I bought a print copy of Paine’s book a few weeks ago, without realizing until I finished that it includes only the first and second parts. The entire text is online, of course — here, for example – and I see that Part III is an exhaustive examination of all the citations, in the New Testament gospels, to passages from the Old Testament that are implied to be prophecies about Jesus Christ, from which Paine concludes,
The practice which the writers of those books employ is not more false than it is absurd. They state some trilling case of the person they call Jesus Christ, and then cut out a sentence from some passage of the Old Testament and call it a prophecy of that case. But when the words thus cut out are restored to the place they are taken from, and read with the words before and after them, they give the lie to the New Testament.
I’ll not post all my detailed notes about the book, as I’ve been doing with the NT books, but will try instead to summarize Paine’s key points.
- First, Paine was not an atheist; he was a deist, finding evidence for god in the vastness of the universe. (That is, the so-called “argument from design.”) In fact, he was *offended* that the incoherence and implausibility of the Bible should detract from what he believed was the true god.
- He finds many parallels between Christian faith and Greek or “heathen” mythology. (For example: the centrality of Rome; how the pantheon of Christian saints resembles the pantheon of Greek gods.)
- He repeatedly notes how the supposed “word of God” was decided *by vote* centuries after the various texts were written down.
- He repeatedly observes, and is offended by, how the OT is full of “obscene stories, the voluptuous debaucheries, the cruel and torturous executions, the unrelenting vindictiveness…”
- He finds the NT not “a history of the life of Jesus Christ, but only detached anecdotes of him”. He finds the notion of Jesus coming to Earth to die by crucifixion incoherent; why instead not suffer by staying alive? — “everything in this strange system is the reverse of what it pretends to be.”
- He observes that the teaching of Greek and Latin in schools is maintained mostly to distract from the teaching of science that would undermine “Christian absurdities”; moreover, it’s the persecution of scientists by the Church that led to the “long interregnum of science” between the Greeks and his present day. The visible breadth of the stars undermines the “solitary and strange conceit” that ours is the only world; he calls this a pious fraud and charges the church with persecuting science because they knew all of this.
- He examines the methods of “Mystery, Miracle, and Prophecy” as the ways by which the church carries out this fraud, to imply to believers that religious faith is not easily understood, while asking why such implausible tactics would be necessary to any true religion.
- The second part of the book examines the OT and NT systematically, examining the implausibilities and horrors: the evidence that the Pentateuch was not written by Moses; the savagery and treachery of the Jews toward other peoples; the dicey chronologies; and the famous passage in Isaiah, used by Matthew as prophetic justification for the virginity of Mary, about which 1) the word used by Isaiah didn’t necessarily mean virgin at all; 2) the passage in Isaiah concerned a prophecy (of something to happen very soon) that didn’t actually come true (!).

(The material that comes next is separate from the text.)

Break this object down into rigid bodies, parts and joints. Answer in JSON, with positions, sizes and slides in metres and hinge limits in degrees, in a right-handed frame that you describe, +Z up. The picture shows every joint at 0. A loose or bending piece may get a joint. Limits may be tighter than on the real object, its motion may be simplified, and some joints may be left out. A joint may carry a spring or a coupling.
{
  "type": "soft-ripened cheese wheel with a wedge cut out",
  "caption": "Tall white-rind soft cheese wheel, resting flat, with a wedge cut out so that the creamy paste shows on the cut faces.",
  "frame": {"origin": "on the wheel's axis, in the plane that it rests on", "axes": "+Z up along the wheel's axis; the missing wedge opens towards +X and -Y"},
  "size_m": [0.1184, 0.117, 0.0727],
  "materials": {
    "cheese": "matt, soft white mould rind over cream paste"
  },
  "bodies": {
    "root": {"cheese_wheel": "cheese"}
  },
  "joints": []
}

- About the traditional story of Jesus:
The story, taking it as it is told, is blasphemously obscene. It gives an account of a young woman engaged to be married, and while under this engagement she is, to speak plain language, debauched by a ghost, under the impious pretence (Luke, chap. i., ver. 35), that “the Holy Ghost shall come upon thee, and the power of the Highest shall overshadow thee.” Notwithstanding which, Joseph afterward marries her, cohabits with her as his wife, and in his turn rivals the ghost. This is putting the story into intelligible language, and when told in this manner, there is not a priest but must be ashamed to own it.

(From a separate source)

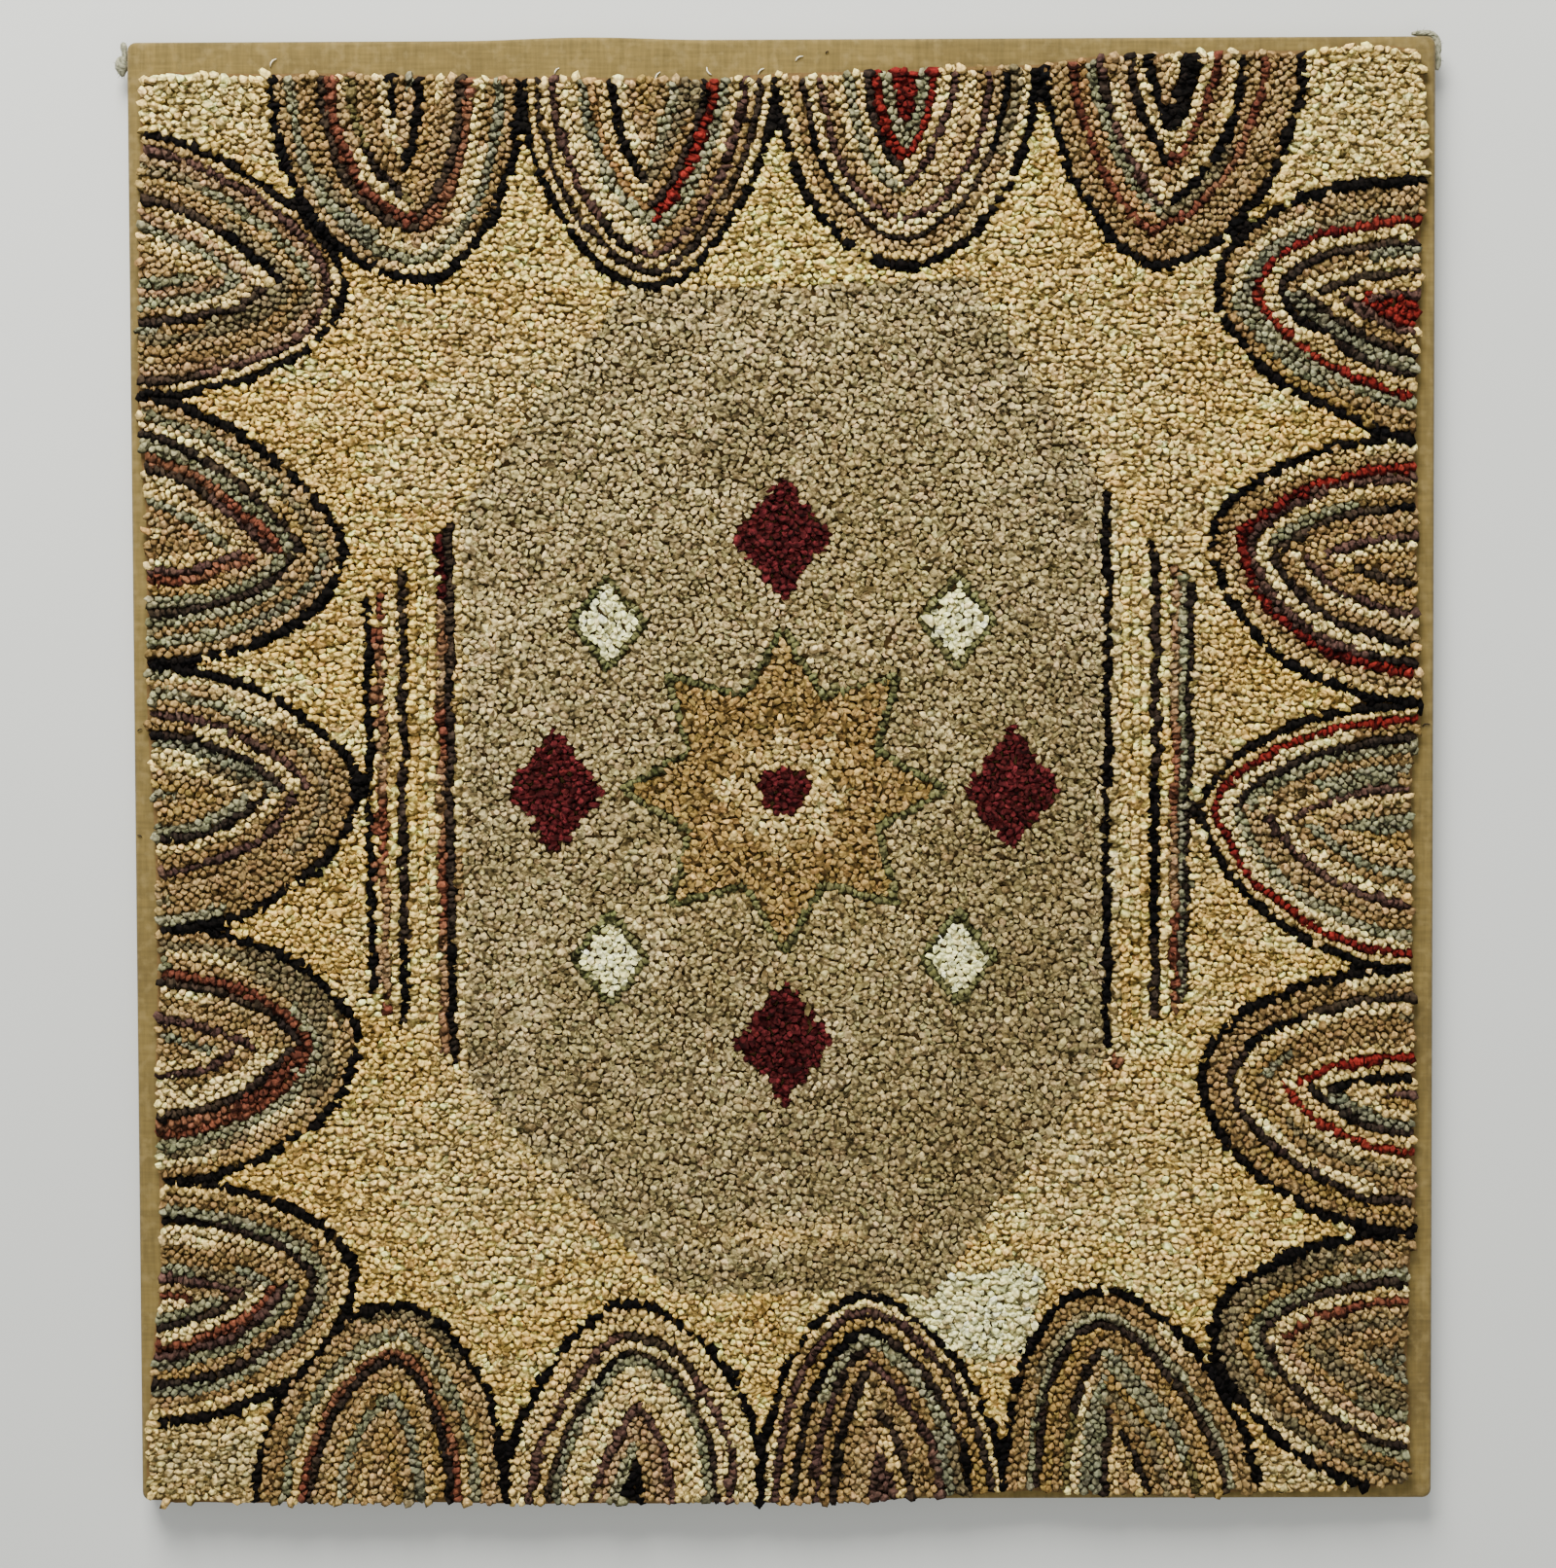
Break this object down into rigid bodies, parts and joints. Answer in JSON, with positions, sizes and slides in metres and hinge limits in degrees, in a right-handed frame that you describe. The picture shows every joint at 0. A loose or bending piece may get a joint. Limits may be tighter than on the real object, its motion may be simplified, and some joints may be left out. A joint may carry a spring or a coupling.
{
  "type": "hooked rug on a linen-covered strainer frame",
  "caption": "Flat hooked rag rug with tongue border and octagon centre, mounted on a linen-covered wooden strainer for hanging.",
  "frame": {"origin": "under the middle of the mount, at the level of the linen turned over its back", "axes": "+Y up the rug's face as it hangs, +Z out of the pile, +X to the right as it is looked at"},
  "size_m": [0.8861, 0.9848, 0.0307],
  "materials": {
    "rag_pile": "looped wool and cotton rag pile, matte",
    "linen": "plain unbleached linen, matte",
    "pine": "planed, unfinished",
    "grey_rag": "frayed grey-green cloth, matte"
  },
  "bodies": {
    "root": {"hooked_rug": "rag_pile", "linen_cover": "linen", "strainer_top": "pine", "strainer_bottom": "pine", "strainer_left": "pine", "strainer_right": "pine", "strainer_cross": "pine", "corner_knot": "grey_rag", "corner_fray": "grey_rag"}
  },
  "joints": []
}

- He compares the Jesus story to Greek myths, and concludes “that the Christian faith is built upon the heathen Mythology.” He compares the discrepant genealogies of Jesus. He makes common sense observations about how the story of Mary being a virgin could possibly be known (as I’ve often wondered, who was the witness? How did this story get passed down?). Thus, “Were any girl that is now with child to say, and even swear it, that she was gotten with child by a ghost, and that an angel told her so, would she be believed? Certainly she would not.”
- And the story of Herod, told only in Mark. And so on and on. Matthew claimed that when the crucifixion occurred, there was an earthquake and the saints rose out of their graves; a story told in no other gospel. Who were these saints, Paine wonders, and how did no one else notice these ancients wandering around, what, naked? Clothed? (Where did the clothes come from?) What happened to these saints later? (Of course, we now understand, even fellow eyewitnesses tell slightly different stories. Presumably most believers dismiss discrepancies among the gospels on those grounds. Memory is fallible. But Paine points out obvious fabulous events that no eyewitness, or reporter, could possibly have overlooked.)

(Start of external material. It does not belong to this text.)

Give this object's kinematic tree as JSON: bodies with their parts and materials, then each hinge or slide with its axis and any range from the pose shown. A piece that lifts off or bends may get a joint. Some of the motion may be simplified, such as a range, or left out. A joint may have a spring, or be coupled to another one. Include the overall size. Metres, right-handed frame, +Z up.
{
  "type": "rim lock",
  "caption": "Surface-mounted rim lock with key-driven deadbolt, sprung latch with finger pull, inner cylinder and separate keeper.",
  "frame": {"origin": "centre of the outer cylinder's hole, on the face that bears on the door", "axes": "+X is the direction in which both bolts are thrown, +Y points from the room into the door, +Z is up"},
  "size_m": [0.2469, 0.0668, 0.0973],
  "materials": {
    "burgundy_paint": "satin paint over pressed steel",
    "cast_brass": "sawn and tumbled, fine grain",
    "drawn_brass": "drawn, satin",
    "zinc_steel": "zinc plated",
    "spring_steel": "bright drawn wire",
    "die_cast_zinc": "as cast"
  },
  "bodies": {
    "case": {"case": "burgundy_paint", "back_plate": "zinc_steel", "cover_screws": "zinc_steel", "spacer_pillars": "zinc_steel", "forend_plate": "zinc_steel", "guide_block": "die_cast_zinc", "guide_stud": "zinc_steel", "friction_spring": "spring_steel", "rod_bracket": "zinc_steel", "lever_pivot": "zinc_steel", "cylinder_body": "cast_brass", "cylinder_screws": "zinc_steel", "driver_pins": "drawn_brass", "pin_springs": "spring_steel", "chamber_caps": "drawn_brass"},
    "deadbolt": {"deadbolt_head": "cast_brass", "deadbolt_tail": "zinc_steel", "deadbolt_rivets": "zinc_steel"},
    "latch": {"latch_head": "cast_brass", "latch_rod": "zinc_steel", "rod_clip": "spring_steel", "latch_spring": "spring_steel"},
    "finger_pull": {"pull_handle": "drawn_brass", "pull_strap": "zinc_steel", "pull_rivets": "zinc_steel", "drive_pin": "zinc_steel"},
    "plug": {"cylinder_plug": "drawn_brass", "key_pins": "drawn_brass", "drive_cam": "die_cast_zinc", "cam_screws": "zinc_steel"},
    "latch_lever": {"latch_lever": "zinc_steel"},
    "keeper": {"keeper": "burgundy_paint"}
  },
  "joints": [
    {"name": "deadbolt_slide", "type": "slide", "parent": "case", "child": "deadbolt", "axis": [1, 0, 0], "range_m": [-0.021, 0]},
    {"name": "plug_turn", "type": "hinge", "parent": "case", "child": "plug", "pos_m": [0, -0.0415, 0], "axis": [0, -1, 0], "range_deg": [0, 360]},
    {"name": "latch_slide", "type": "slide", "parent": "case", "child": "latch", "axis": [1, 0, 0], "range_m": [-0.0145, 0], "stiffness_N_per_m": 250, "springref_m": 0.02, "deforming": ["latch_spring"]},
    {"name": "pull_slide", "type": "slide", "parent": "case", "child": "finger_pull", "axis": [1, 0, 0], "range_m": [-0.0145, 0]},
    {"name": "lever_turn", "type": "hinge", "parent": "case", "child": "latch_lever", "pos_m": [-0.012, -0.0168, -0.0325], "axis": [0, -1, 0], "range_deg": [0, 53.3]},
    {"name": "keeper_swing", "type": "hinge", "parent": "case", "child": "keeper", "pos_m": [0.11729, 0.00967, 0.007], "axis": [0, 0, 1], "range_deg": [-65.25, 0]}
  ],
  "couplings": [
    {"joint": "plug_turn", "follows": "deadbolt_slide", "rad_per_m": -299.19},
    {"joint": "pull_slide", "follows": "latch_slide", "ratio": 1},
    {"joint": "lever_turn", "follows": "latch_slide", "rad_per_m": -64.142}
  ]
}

- One final quote, in which Paine defends his own faith against what he sees as the absurdity of Christianity:
All the knowledge man has of science and of machinery, by the aid of which his existence is rendered comfortable upon earth, and without which he would be scarcely distinguishable in appearance and condition from a common animal, comes from the great machine and structure of the universe. The constant and unwearied observations of our ancestors upon the movements and revolutions of the heavenly bodies, in what are supposed to have been the early ages of the world, have brought this knowledge upon earth. It is not Moses and the prophets, nor Jesus Christ, nor his apostles, that have done it. The Almighty is the great mechanic of the creation; the first philosopher and original teacher of all science. Let us, then, learn to reverence our master, and let us not forget the labors of our ancestors.